Zevin vê a atuação da revista durante a crise como uma espécie de “estabilizador automático” do pensamento liberal, capaz de acomodar e justificar medidas intervencionistas na resposta à crise sem colocar em causa os fundamentos da ideologia. A defesa da desregulação financeira rapidamente voltou a ser tema dominante. E nem o aumento dramático da desigualdade de rendimento e riqueza nas últimas décadas leva o Economist a abandonar a fé em soluções liberais, como o reforço das medidas de defesa da concorrência e a remoção de “barreiras” no mercado de trabalho. Reforçar a função redistributiva dos Estados e taxar as fortunas dos mais ricos não parecem entrar neste lote de medidas.
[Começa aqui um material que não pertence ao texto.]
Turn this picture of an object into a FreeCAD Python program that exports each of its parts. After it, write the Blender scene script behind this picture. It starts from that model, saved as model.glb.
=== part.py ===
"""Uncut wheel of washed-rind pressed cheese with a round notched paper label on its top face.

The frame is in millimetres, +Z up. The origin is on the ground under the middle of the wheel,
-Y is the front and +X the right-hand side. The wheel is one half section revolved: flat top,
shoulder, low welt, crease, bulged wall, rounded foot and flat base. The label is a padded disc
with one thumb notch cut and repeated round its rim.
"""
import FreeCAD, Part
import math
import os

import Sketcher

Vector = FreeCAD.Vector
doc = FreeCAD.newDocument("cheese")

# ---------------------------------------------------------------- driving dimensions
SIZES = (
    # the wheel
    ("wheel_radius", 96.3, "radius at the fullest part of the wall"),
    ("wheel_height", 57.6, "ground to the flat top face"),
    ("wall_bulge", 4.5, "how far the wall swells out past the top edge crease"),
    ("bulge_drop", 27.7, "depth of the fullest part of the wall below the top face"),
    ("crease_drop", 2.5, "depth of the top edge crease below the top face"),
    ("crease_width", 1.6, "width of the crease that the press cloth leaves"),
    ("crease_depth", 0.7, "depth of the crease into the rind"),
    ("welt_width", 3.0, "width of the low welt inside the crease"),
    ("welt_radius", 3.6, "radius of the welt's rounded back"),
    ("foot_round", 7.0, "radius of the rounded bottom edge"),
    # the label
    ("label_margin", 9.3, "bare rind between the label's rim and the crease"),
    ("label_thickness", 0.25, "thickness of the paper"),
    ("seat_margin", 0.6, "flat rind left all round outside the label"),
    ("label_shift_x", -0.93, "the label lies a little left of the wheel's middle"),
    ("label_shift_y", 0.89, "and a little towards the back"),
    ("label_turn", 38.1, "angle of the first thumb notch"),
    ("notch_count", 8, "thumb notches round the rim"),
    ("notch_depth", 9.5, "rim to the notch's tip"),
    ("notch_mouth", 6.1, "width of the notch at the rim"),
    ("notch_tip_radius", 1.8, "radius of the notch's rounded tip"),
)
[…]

Numa entrevista recente, Zevin definiu o liberalismo britânico no século XIX como um “desenvolvimento único” que casou os “princípios políticos do estado de direito e das liberdades civis” com as “máximas económicas de livre comércio e livres mercados”. Como se vê, o pensamento liberal evoluiu e moldou-se de forma a acomodar o ímpeto imperialista europeu, a racionalizar a ascensão do sistema financeiro e a abraçar a globalização como motor do progresso, sempre acompanhado (e muitas vezes impulsionado) pelo Economist, que cedo percebeu que contar a história também é influenciá-la. Não há, por isso, grandes dúvidas de que o triunfo do liberalismo deve muito a quem percebeu como tornar a sua difusão eficaz: escrever “como Deus” e raramente olhar para trás.